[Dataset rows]
──────────────────────────────

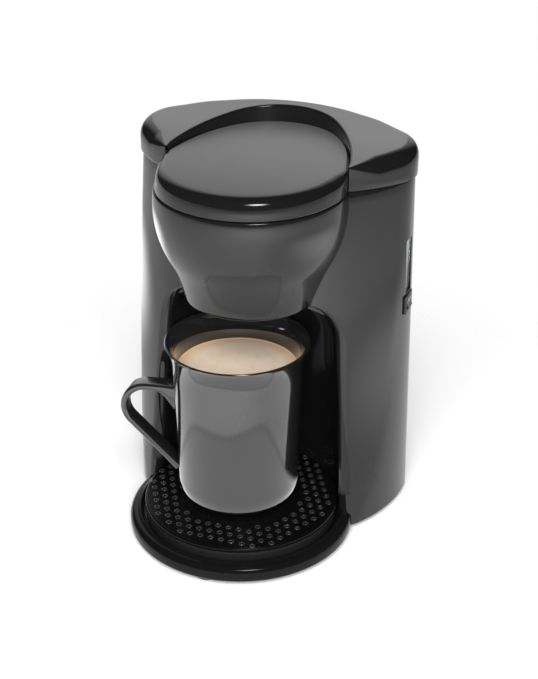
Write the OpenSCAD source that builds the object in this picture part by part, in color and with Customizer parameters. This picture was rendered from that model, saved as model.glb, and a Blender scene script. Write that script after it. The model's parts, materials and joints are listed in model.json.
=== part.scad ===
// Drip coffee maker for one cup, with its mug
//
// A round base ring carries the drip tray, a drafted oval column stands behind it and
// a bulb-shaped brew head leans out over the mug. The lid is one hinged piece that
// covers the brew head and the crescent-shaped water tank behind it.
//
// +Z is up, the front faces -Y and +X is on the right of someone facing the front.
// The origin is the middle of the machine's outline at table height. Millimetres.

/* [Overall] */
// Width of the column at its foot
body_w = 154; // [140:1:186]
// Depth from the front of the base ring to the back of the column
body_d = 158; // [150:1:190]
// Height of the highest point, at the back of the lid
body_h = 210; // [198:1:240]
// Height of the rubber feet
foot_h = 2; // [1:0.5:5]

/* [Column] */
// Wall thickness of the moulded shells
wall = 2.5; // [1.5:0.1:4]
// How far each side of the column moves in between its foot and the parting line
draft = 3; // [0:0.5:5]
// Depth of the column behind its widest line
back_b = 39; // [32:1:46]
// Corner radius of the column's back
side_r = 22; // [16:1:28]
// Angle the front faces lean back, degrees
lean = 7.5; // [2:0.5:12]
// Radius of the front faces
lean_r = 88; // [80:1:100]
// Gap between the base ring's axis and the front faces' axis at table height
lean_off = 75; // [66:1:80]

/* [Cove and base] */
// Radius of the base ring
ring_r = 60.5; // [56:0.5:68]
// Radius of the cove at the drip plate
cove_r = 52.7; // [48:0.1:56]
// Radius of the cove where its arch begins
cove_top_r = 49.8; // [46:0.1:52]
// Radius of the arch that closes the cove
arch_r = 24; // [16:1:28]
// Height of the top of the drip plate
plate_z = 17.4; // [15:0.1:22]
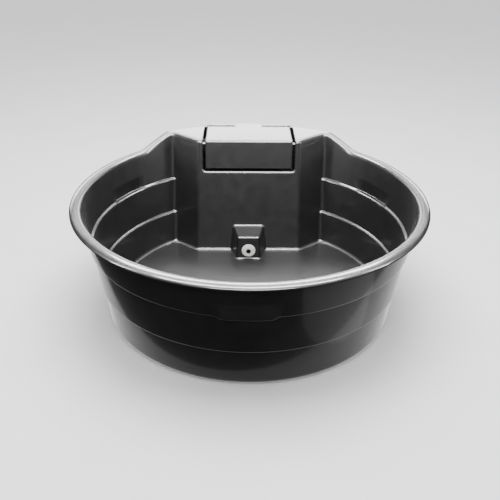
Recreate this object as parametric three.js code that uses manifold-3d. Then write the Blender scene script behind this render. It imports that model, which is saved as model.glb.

──────────────────────────────

## [THE TASK]
From the records above, extract everything verbatim.

## [WORKED ANSWER]
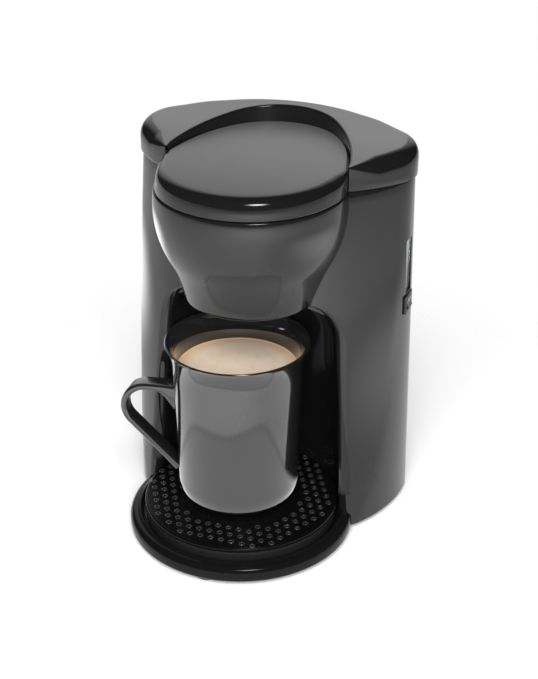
Write the OpenSCAD source that builds the object in this picture part by part, in color and with Customizer parameters. This picture was rendered from that model, saved as model.glb, and a Blender scene script. Write that script after it. The model's parts, materials and joints are listed in model.json.
=== part.scad ===
// Drip coffee maker for one cup, with its mug
//
// A round base ring carries the drip tray, a drafted oval column stands behind it and
// a bulb-shaped brew head leans out over the mug. The lid is one hinged piece that
// covers the brew head and the crescent-shaped water tank behind it.
//
// +Z is up, the front faces -Y and +X is on the right of someone facing the front.
// The origin is the middle of the machine's outline at table height. Millimetres.

/* [Overall] */
// Width of the column at its foot
body_w = 154; // [140:1:186]
// Depth from the front of the base ring to the back of the column
body_d = 158; // [150:1:190]
// Height of the highest point, at the back of the lid
body_h = 210; // [198:1:240]
// Height of the rubber feet
foot_h = 2; // [1:0.5:5]

/* [Column] */
// Wall thickness of the moulded shells
wall = 2.5; // [1.5:0.1:4]
// How far each side of the column moves in between its foot and the parting line
draft = 3; // [0:0.5:5]
// Depth of the column behind its widest line
back_b = 39; // [32:1:46]
// Corner radius of the column's back
side_r = 22; // [16:1:28]
// Angle the front faces lean back, degrees
lean = 7.5; // [2:0.5:12]
// Radius of the front faces
lean_r = 88; // [80:1:100]
// Gap between the base ring's axis and the front faces' axis at table height
lean_off = 75; // [66:1:80]

/* [Cove and base] */
// Radius of the base ring
ring_r = 60.5; // [56:0.5:68]
// Radius of the cove at the drip plate
cove_r = 52.7; // [48:0.1:56]
// Radius of the cove where its arch begins
cove_top_r = 49.8; // [46:0.1:52]
// Radius of the arch that closes the cove
arch_r = 24; // [16:1:28]
// Height of the top of the drip plate
plate_z = 17.4; // [15:0.1:22]
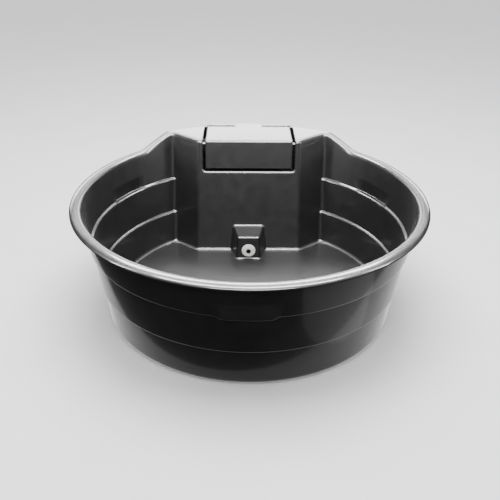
Recreate this object as parametric three.js code that uses manifold-3d. Then write the Blender scene script behind this render. It imports that model, which is saved as model.glb.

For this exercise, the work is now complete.